GIVEN MATERIAL
____________

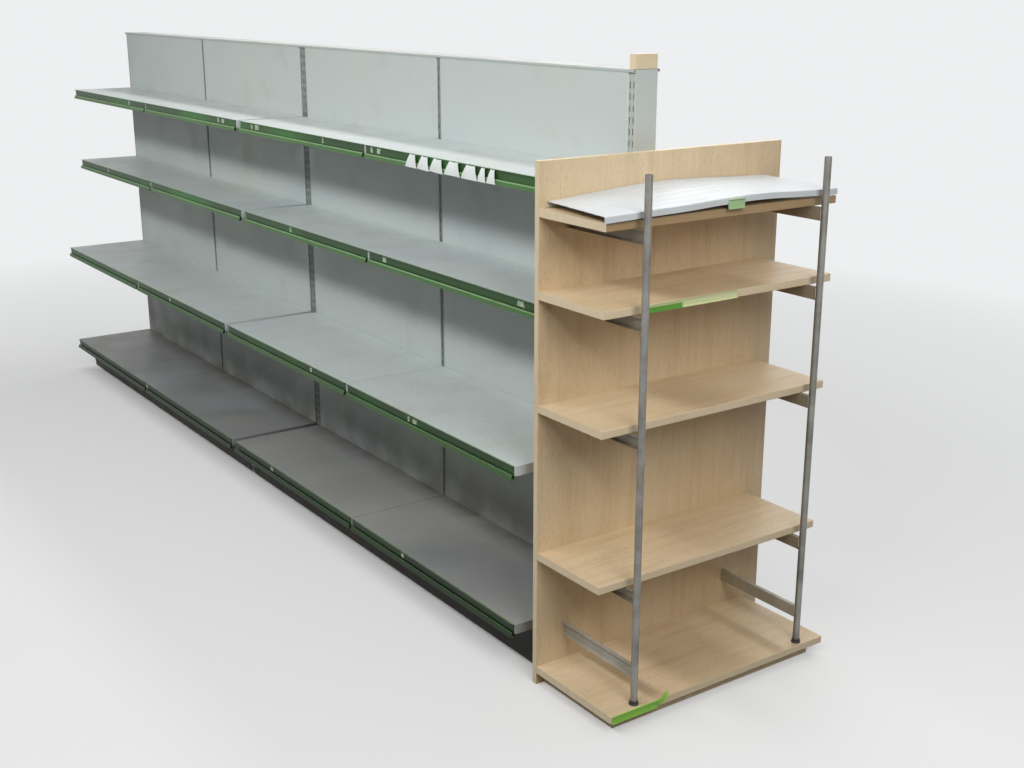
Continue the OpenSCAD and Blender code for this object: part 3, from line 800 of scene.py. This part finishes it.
footThread = {
    "radius": 0.005, "pitch": 0.0015, "fromZ": 0.0082, "toZ": 0.0215, "sides": 14,
    # the ridge's section: out from the stem's face, and up
    "ridge": [(-0.0002, -0.0006), (0.0006, 0.0), (-0.0002, 0.0006)],
}


def addThread(work, x, y):
    # one helical ridge round a foot's stem
    facts = footThread
    corners = len(facts["ridge"])
    steps = int((facts["toZ"] - facts["fromZ"]) / facts["pitch"] * facts["sides"])
    before = None
    for i in range(steps + 1):
        angle = 2 * math.pi * i / facts["sides"]
        z = facts["fromZ"] + facts["pitch"] * i / facts["sides"]
        ring = []
        for out, rise in facts["ridge"]:
            r = facts["radius"] + out
            ring.append(work.verts.new((x + r * math.cos(angle), y + r * math.sin(angle), z + rise)))
        if before:
            for k in range(corners):
                j = (k + 1) % corners
                work.faces.new([before[k], before[j], ring[j], ring[k]])
        else:
            work.faces.new(ring)
        before = ring
    work.faces.new(list(reversed(before)))


def addThreads(work):
    for x in run["uprights"]:
        for y in run["footRows"]:
            addThread(work, x, y)


meshPiece("foot_threads", addThreads, finishOf["tube"])
print("foot threads made")


def turnTowards(holder, fromPoint, toPoint):
    # put an object at a point and turn its own -Z towards another
    holder.location = fromPoint
    holder.rotation_mode = "QUATERNION"
    holder.rotation_quaternion = (Vector(toPoint) - Vector(fromPoint)).to_track_quat("-Z", "Y")


viewpoint = {
    "place": (4.8540, -2.4371, 1.9369), "aim": (1.345, 0.015, 0.6596), "lens": 46.4, "sensor": 36.0,
    "nearest": 0.05, "farthest": 200.0,
}
camera = bpy.data.objects.new("viewpoint", bpy.data.cameras.new("viewpoint"))
bpy.context.scene.collection.objects.link(camera)
turnTowards(camera, viewpoint["place"], viewpoint["aim"])
camera.data.lens = viewpoint["lens"]
camera.data.sensor_width = viewpoint["sensor"]
camera.data.clip_start, camera.data.clip_end = viewpoint["nearest"], viewpoint["farthest"]
bpy.context.scene.camera = camera
print("camera placed")


studio = {
    "floorColour": (233, 233, 231), "bounceColour": (92, 85, 76), "floorSize": 40.0, "floorRough": 0.8,
    "skyColour": (238, 239, 240), "skyFill": 0.13,
    "floorOwn": 0.46,     # share of the floor's shown tone that no light or shadow changes, near the part
    "clearFrom": 2.3, "clearTo": 5.2,     # metres over which the floor goes over into the backdrop
    "underEdge": 0.16,     # the floor goes dark over this width under the part's outline
    "lamps": {     # place, aim, size in metres, power in watts
        "aisleRow": ((1.2, -3.3, 3.75), (0.8, -0.1, 1.1), (6.2, 0.5), 138.0),
        "rearRow": ((-0.2, 3.3, 3.75), (-0.2, 0.1, 1.1), (6.2, 0.5), 74.0),
        "coreRow": ((-0.4, 0.98, 3.40), (-0.4, 0.0, 1.3), (4.6, 0.35), 44.0),
        "endPanel": ((4.9, -0.9, 2.9), (2.25, -0.05, 0.9), (1.6, 1.6), 60.0),
    },
}


def areaLight(name, spot, aim, size, power):
    lamp = bpy.data.lights.new(name, "AREA")
    lamp.shape = "RECTANGLE"
    lamp.size, lamp.size_y = size
    lamp.energy = power
    holder = bpy.data.objects.new(name, lamp)
    bpy.context.scene.collection.objects.link(holder)
    turnTowards(holder, spot, aim)
    holder.visible_camera = False


for lampName, lampFacts in studio["lamps"].items():
    areaLight(lampName, *lampFacts)


def shownRay(tree):
    # 1 where the camera, a mirror or glass looks straight at the backdrop
    ray = addNode(tree, "ShaderNodeLightPath").outputs
    return calc(tree, "MAXIMUM", ray["Is Camera Ray"],
                calc(tree, "MAXIMUM", ray["Is Glossy Ray"], ray["Is Transmission Ray"]))


def ownShare(tree):
    # how much of the floor shows its own tone: all of it far off, none of it under the part
    facts, edge = studio, studio["underEdge"]
    spot = place(tree)
    position = addNode(tree, "ShaderNodeTexCoord").outputs["Object"]
    away = addNode(tree, "ShaderNodeVectorMath", {0: position}, operation="LENGTH").outputs["Value"]
    share = spread(tree, away, facts["clearFrom"], facts["clearTo"], facts["floorOwn"], 1.0)
    middle, halfLength = (cadLow[0] + cadHigh[0]) / 2, (cadHigh[0] - cadLow[0]) / 2
    fromMiddle = magnitude(tree, calc(tree, "SUBTRACT", spot[0], middle))
    beyond = spread(tree, fromMiddle, halfLength - edge, halfLength, 0.0, 1.0)
    beside = spread(tree, magnitude(tree, spot[1]), cadHigh[1] - edge, cadHigh[1], 0.0, 1.0)
    return times(tree, share, calc(tree, "MAXIMUM", beside, beyond))


def floorFinish():
    # pale where it's seen, its own tone mixed with its lit one; darker where it throws light on the part
    material, tree, shader = newFinish("studioFloor")
    shader.inputs["Roughness"].default_value = studio["floorRough"]
    seen = shownRay(tree)
    base = mixColour(tree, seen, tint(*studio["bounceColour"]), tint(*studio["floorColour"]))
    tree.links.new(base, shader.inputs["Base Color"])
    own = addNode(tree, "ShaderNodeEmission", {0: tint(*studio["skyColour"]), 1: 1.0}).outputs[0]
    surface = addNode(tree, "ShaderNodeMixShader", {
        0: times(tree, seen, ownShare(tree)), 1: shader.outputs[0], 2: own}).outputs[0]
    tree.links.new(surface, tree.nodes["Material Output"].inputs["Surface"])
    return material


half = studio["floorSize"] / 2
floorMesh = bpy.data.meshes.new("studio_floor")
floorCorners = [(-half, -half, 0), (half, -half, 0), (half, half, 0), (-half, half, 0)]
floorMesh.from_pydata(floorCorners, [], [(0, 1, 2, 3)])
floorMesh.materials.append(floorFinish())
floor = bpy.data.objects.new("studio_floor", floorMesh)
bpy.context.scene.collection.objects.link(floor)

world = bpy.data.worlds.new("studioSky")
bpy.context.scene.world = world
world.use_nodes = True
skyTree = world.node_tree
skyTree.nodes.clear()
skyColour = tint(*studio["skyColour"])
fill = addNode(skyTree, "ShaderNodeBackground", {0: skyColour, 1: studio["skyFill"]}).outputs[0]
shown = addNode(skyTree, "ShaderNodeBackground", {0: skyColour, 1: 1.0}).outputs[0]
sky = addNode(skyTree, "ShaderNodeMixShader", {0: shownRay(skyTree), 1: fill, 2: shown}).outputs[0]
addNode(skyTree, "ShaderNodeOutputWorld", {0: sky})
bpy.context.scene.view_settings.view_transform = "Standard"
print("light and floor set")

print("sizes written")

____________

WORK TO COMPLETE
Reproduce the entire listing word for word.

WRITTEN SOLUTION
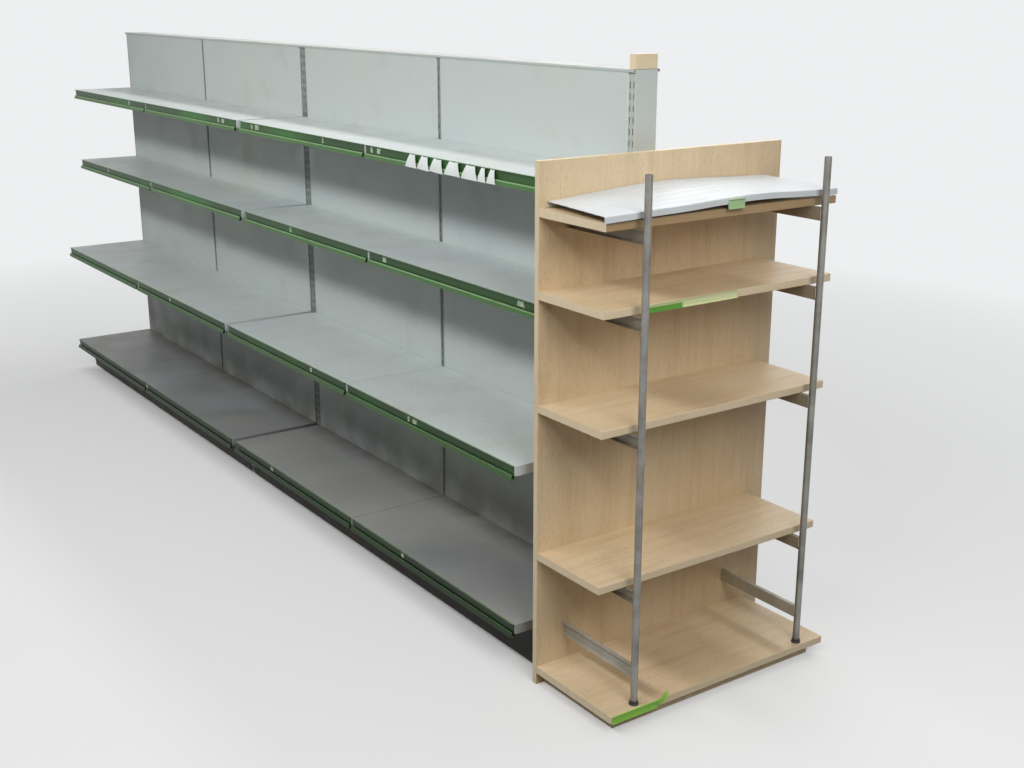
Continue the OpenSCAD and Blender code for this object: part 3, from line 800 of scene.py. This part finishes it.
footThread = {
    "radius": 0.005, "pitch": 0.0015, "fromZ": 0.0082, "toZ": 0.0215, "sides": 14,
    # the ridge's section: out from the stem's face, and up
    "ridge": [(-0.0002, -0.0006), (0.0006, 0.0), (-0.0002, 0.0006)],
}


def addThread(work, x, y):
    # one helical ridge round a foot's stem
    facts = footThread
    corners = len(facts["ridge"])
    steps = int((facts["toZ"] - facts["fromZ"]) / facts["pitch"] * facts["sides"])
    before = None
    for i in range(steps + 1):
        angle = 2 * math.pi * i / facts["sides"]
        z = facts["fromZ"] + facts["pitch"] * i / facts["sides"]
        ring = []
        for out, rise in facts["ridge"]:
            r = facts["radius"] + out
            ring.append(work.verts.new((x + r * math.cos(angle), y + r * math.sin(angle), z + rise)))
        if before:
            for k in range(corners):
                j = (k + 1) % corners
                work.faces.new([before[k], before[j], ring[j], ring[k]])
        else:
            work.faces.new(ring)
        before = ring
    work.faces.new(list(reversed(before)))


def addThreads(work):
    for x in run["uprights"]:
        for y in run["footRows"]:
            addThread(work, x, y)


meshPiece("foot_threads", addThreads, finishOf["tube"])
print("foot threads made")


def turnTowards(holder, fromPoint, toPoint):
    # put an object at a point and turn its own -Z towards another
    holder.location = fromPoint
    holder.rotation_mode = "QUATERNION"
    holder.rotation_quaternion = (Vector(toPoint) - Vector(fromPoint)).to_track_quat("-Z", "Y")


viewpoint = {
    "place": (4.8540, -2.4371, 1.9369), "aim": (1.345, 0.015, 0.6596), "lens": 46.4, "sensor": 36.0,
    "nearest": 0.05, "farthest": 200.0,
}
camera = bpy.data.objects.new("viewpoint", bpy.data.cameras.new("viewpoint"))
bpy.context.scene.collection.objects.link(camera)
turnTowards(camera, viewpoint["place"], viewpoint["aim"])
camera.data.lens = viewpoint["lens"]
camera.data.sensor_width = viewpoint["sensor"]
camera.data.clip_start, camera.data.clip_end = viewpoint["nearest"], viewpoint["farthest"]
bpy.context.scene.camera = camera
print("camera placed")


studio = {
    "floorColour": (233, 233, 231), "bounceColour": (92, 85, 76), "floorSize": 40.0, "floorRough": 0.8,
    "skyColour": (238, 239, 240), "skyFill": 0.13,
    "floorOwn": 0.46,     # share of the floor's shown tone that no light or shadow changes, near the part
    "clearFrom": 2.3, "clearTo": 5.2,     # metres over which the floor goes over into the backdrop
    "underEdge": 0.16,     # the floor goes dark over this width under the part's outline
    "lamps": {     # place, aim, size in metres, power in watts
        "aisleRow": ((1.2, -3.3, 3.75), (0.8, -0.1, 1.1), (6.2, 0.5), 138.0),
        "rearRow": ((-0.2, 3.3, 3.75), (-0.2, 0.1, 1.1), (6.2, 0.5), 74.0),
        "coreRow": ((-0.4, 0.98, 3.40), (-0.4, 0.0, 1.3), (4.6, 0.35), 44.0),
        "endPanel": ((4.9, -0.9, 2.9), (2.25, -0.05, 0.9), (1.6, 1.6), 60.0),
    },
}


def areaLight(name, spot, aim, size, power):
    lamp = bpy.data.lights.new(name, "AREA")
    lamp.shape = "RECTANGLE"
    lamp.size, lamp.size_y = size
    lamp.energy = power
    holder = bpy.data.objects.new(name, lamp)
    bpy.context.scene.collection.objects.link(holder)
    turnTowards(holder, spot, aim)
    holder.visible_camera = False


for lampName, lampFacts in studio["lamps"].items():
    areaLight(lampName, *lampFacts)


def shownRay(tree):
    # 1 where the camera, a mirror or glass looks straight at the backdrop
    ray = addNode(tree, "ShaderNodeLightPath").outputs
    return calc(tree, "MAXIMUM", ray["Is Camera Ray"],
                calc(tree, "MAXIMUM", ray["Is Glossy Ray"], ray["Is Transmission Ray"]))


def ownShare(tree):
    # how much of the floor shows its own tone: all of it far off, none of it under the part
    facts, edge = studio, studio["underEdge"]
    spot = place(tree)
    position = addNode(tree, "ShaderNodeTexCoord").outputs["Object"]
    away = addNode(tree, "ShaderNodeVectorMath", {0: position}, operation="LENGTH").outputs["Value"]
    share = spread(tree, away, facts["clearFrom"], facts["clearTo"], facts["floorOwn"], 1.0)
    middle, halfLength = (cadLow[0] + cadHigh[0]) / 2, (cadHigh[0] - cadLow[0]) / 2
    fromMiddle = magnitude(tree, calc(tree, "SUBTRACT", spot[0], middle))
    beyond = spread(tree, fromMiddle, halfLength - edge, halfLength, 0.0, 1.0)
    beside = spread(tree, magnitude(tree, spot[1]), cadHigh[1] - edge, cadHigh[1], 0.0, 1.0)
    return times(tree, share, calc(tree, "MAXIMUM", beside, beyond))


def floorFinish():
    # pale where it's seen, its own tone mixed with its lit one; darker where it throws light on the part
    material, tree, shader = newFinish("studioFloor")
    shader.inputs["Roughness"].default_value = studio["floorRough"]
    seen = shownRay(tree)
    base = mixColour(tree, seen, tint(*studio["bounceColour"]), tint(*studio["floorColour"]))
    tree.links.new(base, shader.inputs["Base Color"])
    own = addNode(tree, "ShaderNodeEmission", {0: tint(*studio["skyColour"]), 1: 1.0}).outputs[0]
    surface = addNode(tree, "ShaderNodeMixShader", {
        0: times(tree, seen, ownShare(tree)), 1: shader.outputs[0], 2: own}).outputs[0]
    tree.links.new(surface, tree.nodes["Material Output"].inputs["Surface"])
    return material


half = studio["floorSize"] / 2
floorMesh = bpy.data.meshes.new("studio_floor")
floorCorners = [(-half, -half, 0), (half, -half, 0), (half, half, 0), (-half, half, 0)]
floorMesh.from_pydata(floorCorners, [], [(0, 1, 2, 3)])
floorMesh.materials.append(floorFinish())
floor = bpy.data.objects.new("studio_floor", floorMesh)
bpy.context.scene.collection.objects.link(floor)

world = bpy.data.worlds.new("studioSky")
bpy.context.scene.world = world
world.use_nodes = True
skyTree = world.node_tree
skyTree.nodes.clear()
skyColour = tint(*studio["skyColour"])
fill = addNode(skyTree, "ShaderNodeBackground", {0: skyColour, 1: studio["skyFill"]}).outputs[0]
shown = addNode(skyTree, "ShaderNodeBackground", {0: skyColour, 1: 1.0}).outputs[0]
sky = addNode(skyTree, "ShaderNodeMixShader", {0: shownRay(skyTree), 1: fill, 2: shown}).outputs[0]
addNode(skyTree, "ShaderNodeOutputWorld", {0: sky})
bpy.context.scene.view_settings.view_transform = "Standard"
print("light and floor set")

print("sizes written")